On peut commencer par mentionner les Argentins honoraires que furent René Goscinny et Hugo Pratt, et s'il n'y eut pas d'Astérix en Argentine, il y eut bien une incursion de Corto Maltese dans l'Argentine corrompue des années 20 (l'album appelé "Tango").
Une liste des principaux auteurs argentins de romans graphiques doit commencer par Hector German Oesterheld (qui fut avec ses quatre filles, un des nombreux "disparus" assassiné en 1977 ou 1978 par la dictature militaire, la date exacte de sa mort n'est pas connue avec certitude) immortel auteur de l'Éternaute, une BD de science-fiction des années 60 à l'atmosphère suffocante et d'une grande modernité graphique, très proche dans son esprit du fameux film "Invasion" (réalisé par H. Santiago sur un scénario de J-L. Borges) et donc très loin de Flash Gordon (qui fut rebaptisé Guy l'Éclair dans le journal de Mickey) et autres super-héros de merde venus d'Amérique.

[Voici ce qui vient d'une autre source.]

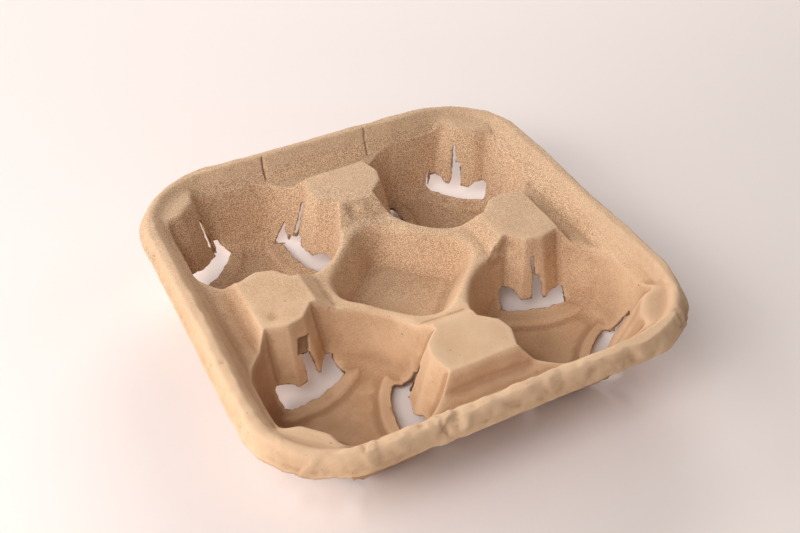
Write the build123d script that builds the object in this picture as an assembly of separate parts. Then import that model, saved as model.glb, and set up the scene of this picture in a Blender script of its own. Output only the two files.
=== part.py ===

Sa fin tragique a fait d'Oesterheld une icône des mouvements anti-impérialistes en Argentine (il produisit également avec son collègue Breccia une biographie de Che Guevara qui fut rapidement interdite, et un scénario pour une vie d'Eva Peron). Le masque de l'Éternaute a été repris (on plutôt récupéré) par la Campora sous l'aspect du "Nestornaute" sur des sérigraphies qui fleurirent sur les murs de Buenos Aires après la mort de Nestor Kirchner.
Également bien connu en France, le tandem Muñoz et Sampayo avec ses héros de roman noir américain (Alack Sinner, Sophie...) et leur biographie de Carlos Gardel qui n'occulte pas les facettes les plus détestables du personnage, comme ses liens avec le milieu (Sinatra n'a rien inventé). L'ambiance et le graphisme des histoires d'Alack Sinner se rapprochent du "Sin City" de Frank Miller.
Parmi les auteurs plus récents, je signalerai le fascinant "Rapport visuel sur la ville de Buenos Aires et ses environs" de Carlos Nine et le personnage de Dora créé par Minaverry qui promène son héroïne homosexuelle de l'Allemagne à la banlieue parisienne puis à Buenos Aires dans les années 50 et 60, circulant de la fin du nazisme à l'Argentine dictatoriale et à la France de la guerre d'Algérie.
Pour terminer dans un registre plus léger, l'Argentine nous propose une Mafalda qui aurait vraiment beaucoup grandi, la plantureuse et très pragmatique "Claire de Nuit" (Clara de Noche).